You are pulling them away from whatever does the trick for them — even if that service/product/platform isn’t good enough. And in most cases, that platform is Facebook.
5. Facebook Probably Does What You Do, Even if They Don’t
To be clear, I’m not saying that your concern as an early-stage startup is that Facebook will look at your product, or your traction, and copy you. You should be so lucky as to achieve the scale that Facebook will notice you, let alone knock off your idea. That’s a problem for your Series A or B.
What I am saying is that many a good startup is felled by the fact that Facebook maybe/kinda/sorta does what they do, in even the most abstract of ways. But it doesn’t matter. Facebook is on your potential users’ phones, and you aren’t. The journey from the App Store to your App to their device is long and arduous.
I’m not saying it can’t be done – it certainly can – only that you should be incredibly cognizant of even the slightest bit of overlap from incumbents.

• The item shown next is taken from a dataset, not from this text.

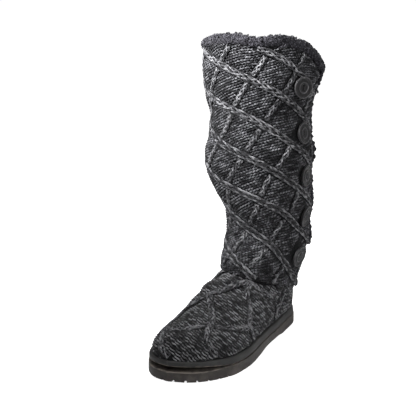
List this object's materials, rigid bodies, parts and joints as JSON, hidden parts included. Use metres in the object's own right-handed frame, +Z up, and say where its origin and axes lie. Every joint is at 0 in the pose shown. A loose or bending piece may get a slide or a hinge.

At Finishers, we built a really fantastic Teams feature, that would enable teams to collectively track and share their race finish times. I shopped the idea around to any running crew I could find. But no one was interested, or those who expressed interest ended up dragging their feet. (Remember Andreesen’s words “the sales cycle takes too long, and lots of deals never close.”). Even though the essence of our platform was devoted to runners, people were just fine with Facebook or Whatsapp groups, or even email newsletters — no matter how imperfect those platforms were. Inertia is a hard, hard thing to combat.
6. One Startup’s Growth Hack is Another Startup’s Time Waster
As a baby startup, you’re going to spend a lot of time trying to find growth channels or sources of organic traffic or influencers, etc. You’re also going to try and find a growth hack that vaults you from your garage to Sand Hill Road.

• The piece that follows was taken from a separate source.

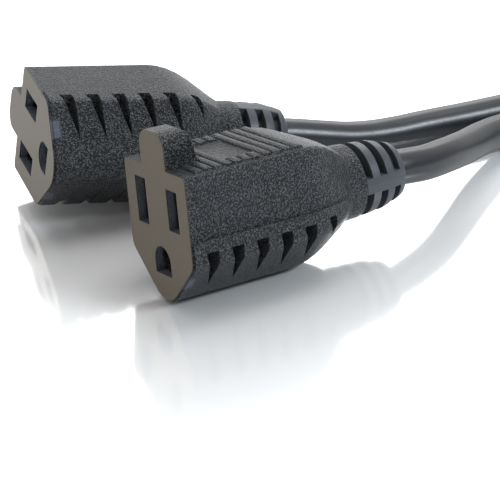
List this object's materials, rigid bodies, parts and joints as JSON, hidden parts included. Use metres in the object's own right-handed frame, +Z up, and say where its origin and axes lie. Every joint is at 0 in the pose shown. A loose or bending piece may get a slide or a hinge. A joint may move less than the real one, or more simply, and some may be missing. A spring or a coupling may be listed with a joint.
{
  "type": "power cord splitter",
  "caption": "Short grounded power cord that splits one moulded plug into two moulded receptacles, each on a round cord of its own with a segmented strain relief.",
  "frame": {"origin": "on the floor, under the middle of the box around the two receptacles", "axes": "+X from the front receptacle's socket face towards its cord, +Y towards the receptacle behind, +Z up"},
  "size_m": [0.4284, 0.082, 0.0367],
  "materials": {
    "moulding": "soft moulded plastic with a fine leather grain",
    "jacket": "smooth satin cord jacket",
    "brass": "bare stamped strip",
    "nickel": "nickel plated",
    "copper": "bare stranded copper",
    "hot": "conductor insulation",
    "neutral": "conductor insulation",
    "ground": "conductor insulation"
  },
  "bodies": {
    "root": {"front_contact_ground": "brass", "front_contact_hot": "brass", "front_contact_neutral": "brass", "front_copper_ground": "copper", "front_copper_hot": "copper", "front_copper_neutral": "copper", "front_cord": "jacket", "front_core_ground": "ground", "front_core_hot": "hot", "front_core_neutral": "neutral", "front_housing": "moulding", "plug_blade_hot": "nickel", "plug_blade_neutral": "nickel", "plug_copper_a_ground": "copper", "plug_copper_a_hot": "copper", "plug_copper_a_neutral": "copper", "plug_copper_b_ground": "copper", "plug_copper_b_hot": "copper", "plug_copper_b_neutral": "copper", "plug_core_a_ground": "ground", "plug_core_a_hot": "hot", "plug_core_a_neutral": "neutral", "plug_core_b_ground": "ground", "plug_core_b_hot": "hot", "plug_core_b_neutral": "neutral", "plug_ground_pin": "nickel", "plug_housing": "moulding", "rear_contact_ground": "brass", "rear_contact_hot": "brass", "rear_contact_neutral": "brass", "rear_copper_ground": "copper", "rear_copper_hot": "copper", "rear_copper_neutral": "copper", "rear_cord": "jacket", "rear_core_ground": "ground", "rear_core_hot": "hot", "rear_core_neutral": "neutral", "rear_housing": "moulding"}
  },
  "joints": []
}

(a) Stuff that worked in 2012 probably won’t work now .
(b) Stuff that worked in your last job might not work now.
(c) It’s worth trying everything.
(d) Be prepared to iterate quickly.
A growth hack – like Airbnb’s Craigslist scheme from ten years ago – can be the thing that makes you. But many of these tricks are vertical-particular, or technology-specific, and so don’t waste time on Instagram follow-for-follows or email signatures or photo filters if you can concretely determine that they don’t produce a meaningful amount of traffic or growth or conversion rates.

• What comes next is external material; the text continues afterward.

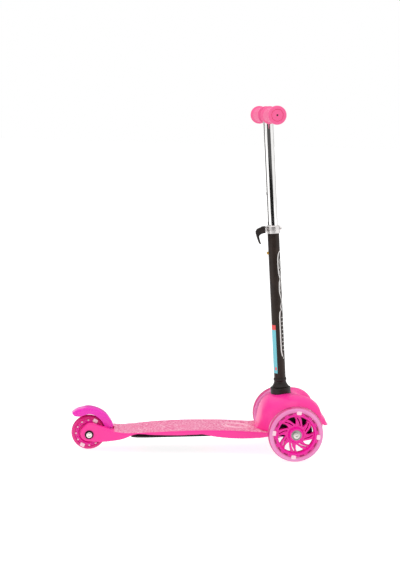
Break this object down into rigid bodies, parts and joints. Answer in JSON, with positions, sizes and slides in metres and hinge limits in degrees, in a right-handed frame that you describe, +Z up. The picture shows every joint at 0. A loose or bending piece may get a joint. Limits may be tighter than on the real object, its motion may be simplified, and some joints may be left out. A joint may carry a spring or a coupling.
{
  "type": "kick scooter",
  "caption": "Child's three-wheel kick scooter that steers by leaning, with a height-adjustable T-bar, a quick-release clamp and a rear fender brake.",
  "frame": {"origin": "on the ground, under the middle of the scooter's outer box", "axes": "+X forward, +Y to the rider's left, +Z up"},
  "size_m": [0.559, 0.2422, 0.7575],
  "materials": {
    "pink_shell": "semi-gloss moulded plastic, fine texture on the deck's top",
    "black_plastic": "satin moulded plastic",
    "bright_steel": "bright zinc-plated",
    "bolt_chrome": "bright plated",
    "bumper_rubber": "matte",
    "black_paint": "satin powder coat",
    "chrome_tube": "mirror",
    "pink_grip": "soft satin foam rubber",
    "brass_button": "polished",
    "clear_pink_fender": "slightly see-through, glossy",
    "clear_pink_tyre": "clear tinted polyurethane",
    "pink_hub": "glossy moulded plastic",
    "led_white": "clear",
    "bearing_steel": "bright ground"
  },
  "bodies": {
    "deck": {"deck_shell": "pink_shell", "under_plate": "black_plastic", "plate_screw_rear": "bright_steel", "plate_screw_front": "bright_steel", "front_housing": "pink_shell", "neck_block": "black_plastic", "lean_bolt": "bright_steel", "lean_nut": "bright_steel", "left_bumper": "bumper_rubber", "right_bumper": "bumper_rubber", "stem_ring": "black_plastic", "stem_cone": "black_plastic", "outer_tube": "black_paint", "clamp_collar": "bright_steel", "clamp_screw": "bright_steel", "clamp_bolt": "bright_steel", "clamp_nut": "bright_steel", "rear_axle_bolt": "bolt_chrome", "rear_axle_nut": "bright_steel", "left_rear_washer": "black_plastic", "right_rear_washer": "black_plastic", "fender_pin": "bright_steel", "fender_spring": "bright_steel"},
    "brake": {"brake_fender": "clear_pink_fender"},
    "handlebar": {"inner_tube": "chrome_tube", "glide_bushing": "black_plastic", "crossbar": "chrome_tube", "left_grip": "pink_grip", "right_grip": "pink_grip"},
    "height_button": {"height_button": "brass_button"},
    "quick_release": {"lever": "black_plastic", "lever_pin": "bright_steel"},
    "truck": {"truck_beam": "black_plastic", "left_kingpin": "bright_steel", "right_kingpin": "bright_steel"},
    "left_knuckle": {"left_knuckle": "black_plastic", "left_axle_bolt": "bolt_chrome", "left_tie_pin": "bright_steel"},
    "right_knuckle": {"right_knuckle": "black_plastic", "right_axle_bolt": "bolt_chrome", "right_tie_pin": "bright_steel"},
    "tie_rod": {"tie_rod": "bright_steel"},
    "left_front_wheel": {"left_front_tyre": "clear_pink_tyre", "left_front_hub": "pink_hub", "left_front_light_ring": "led_white", "left_front_outer_bearing": "bearing_steel", "left_front_inner_bearing": "bearing_steel", "left_front_spacer": "bearing_steel"},
    "right_front_wheel": {"right_front_tyre": "clear_pink_tyre", "right_front_hub": "pink_hub", "right_front_light_ring": "led_white", "right_front_outer_bearing": "bearing_steel", "right_front_inner_bearing": "bearing_steel", "right_front_spacer": "bearing_steel"},
    "rear_wheel": {"rear_tyre": "clear_pink_tyre", "rear_hub": "pink_hub", "rear_light_ring": "led_white", "rear_outer_bearing": "bearing_steel", "rear_inner_bearing": "bearing_steel", "rear_spacer": "bearing_steel"}
  },
  "joints": [
    {"name": "lean", "type": "hinge", "parent": "deck", "child": "truck", "pos_m": [0.1975, 0, 0.078], "axis": [1, 0, 0], "range_deg": [-8, 8], "stiffness_Nm_per_rad": 60, "deforming": ["left_bumper", "right_bumper"]},
    {"name": "left_steer", "type": "hinge", "parent": "truck", "child": "left_knuckle", "pos_m": [0.1975, 0.066, 0.06], "axis": [0, 0, 1], "range_deg": [-8, 8]},
    {"name": "right_steer", "type": "hinge", "parent": "truck", "child": "right_knuckle", "pos_m": [0.1975, -0.066, 0.06], "axis": [0, 0, 1], "range_deg": [-8, 8]},
    {"name": "tie_rod_pivot", "type": "hinge", "parent": "left_knuckle", "child": "tie_rod", "pos_m": [0.1645, 0.066, 0.045], "axis": [0, 0, 1], "range_deg": [-8, 8]},
    {"name": "left_front_spin", "type": "hinge", "parent": "left_knuckle", "child": "left_front_wheel", "pos_m": [0.1975, 0.106, 0.06], "axis": [0, 1, 0], "continuous": true},
    {"name": "right_front_spin", "type": "hinge", "parent": "right_knuckle", "child": "right_front_wheel", "pos_m": [0.1975, -0.106, 0.06], "axis": [0, 1, 0], "continuous": true},
    {"name": "rear_spin", "type": "hinge", "parent": "deck", "child": "rear_wheel", "pos_m": [-0.2415, 0, 0.038], "axis": [0, 1, 0], "continuous": true},
    {"name": "brake_press", "type": "hinge", "parent": "deck", "child": "brake", "pos_m": [-0.1945, 0, 0.0495], "axis": [0, -1, 0], "range_deg": [0, 14], "stiffness_Nm_per_rad": 0.6, "springref_deg": -17.19},
    {"name": "handlebar_height", "type": "slide", "parent": "deck", "child": "handlebar", "axis": [-0.0854, 0, 0.9963], "range_m": [-0.13, 0]},
    {"name": "button_press", "type": "slide", "parent": "deck", "child": "height_button", "axis": [0.9963, 0, 0.0854], "range_m": [0, 0.0035], "stiffness_N_per_m": 600, "springref_m": -0.001},
    {"name": "lever_swing", "type": "hinge", "parent": "deck", "child": "quick_release", "pos_m": [0.13007, -0.012, 0.49123], "axis": [-0.0854, 0, 0.9963], "range_deg": [0, 120]}
  ],
  "couplings": [
    {"joint": "left_steer", "follows": "lean", "ratio": 1},
    {"joint": "right_steer", "follows": "lean", "ratio": 1},
    {"joint": "tie_rod_pivot", "follows": "lean", "ratio": -1}
  ]
}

We spent time searching for the growth hack that would catapult us toward growth, but no method used by other brands ever really worked for us. It’s certainly possible that we flubbed the implementation, but it’s also quite likely that a growth hack without product/market fit is like launching a rocket without a payload.
7. Are You Gonna Miss Me When I’m Gone?
Growth marketer extraordinaire Sean Ellis writes about the so-called “Rule of 40:”
“If you find that over 40% of your users are saying that they would be “very disappointed” without your product, there is a great chance you can build sustainable, scalable customer acquisition growth on this “must have” product.”
I think this message can basically be distilled into the Anna Kendrick 2013 mega-hit, “When I’m Gone.” Kendrick asserts that her partner — or her boss at the local diner? — will certainly miss her:
“You’re gonna miss me when I’m gone
You’re gonna miss me by my hair
You’re gonna miss me everywhere, oh
You’re gonna miss me when I’m gone.”
Yes, you can hit play. I’m not insulted if you multitask.
The same kind of logic can be applied to your startup. If your startup were to shut down, would a substantial minority of your customers, in fact, miss you? Would they be unable to find something that would do basically the same thing? Would they be emotionally incapable of spontaneously breaking out into song at the nearest Americana-themed roadside diner? If the answer is no, you may be best advised to make your product that indispensable, or else be prepared to take off for the coast of Scotland, or Venice Beach, or wherever it is that Anna Kendrick heads off to — and without a coat, no less.
In advance of shutting down Finishers Club, I braced for angry emails from users lamenting that they would have to find another place for their race finish times, especially since we didn’t provide a mechanism for data transfer.
And yet, after we sent out our farewell email, an insubstantial number of users reached out to us – angry, sad, or otherwise. Even our most entrenched, active users sent nary a message – proving that, as Anna put it, they’ve really got to miss you when you’re gone.
It’s a weird feeling, to wish that people would send you angry emails, telling you how inconvenient and thoughtless it was that you shut down this thing that they needed. And yet, when you don’t get those emails, or you get emails that say neutrally lament, “oh, shucks, too bad,” you feel two things. You feel better – since no one was mean to you – but you also feel worse, since it means that you made the right decision shutting down your company. You feel vindicated, in a way. It’s a weird cycle, and it usually ends with several bottles of beer.
8. Startups are Finite, but Startup Tee Shirts are Forever*
Just kidding. They’re a terrible investment. Unless tee shirts are somehow related to your early-stage company finding success or turning a profit – as it was for Finishers Club – they are a waste of money, and will always, invariably and forever end up as someone’s girlfriend’s pajamas. Don’t spend money on tee-shirt marketing until you’ve blown your seed money on something more important like building a PoC or hiring a part-time developer or renting server space or finding Product/Market Fit.
And I’m pretty sure no one ever found Product/Market Fit in a tee shirt.
*(I’d like to thank my friend Melody Coven for coming up with this hilarious and poignant line. Thanks, Melody!)
I hope that some of the lessons I learned are helpful to you as you build your company. It’s not easy, but building a startup is wonderful and dynamic and exhausting and exhilarating. And if developing Tinder for Hamsters is your calling — well, by all means, carry on. It’s a wide world out there, and there are a lot of single hamsters.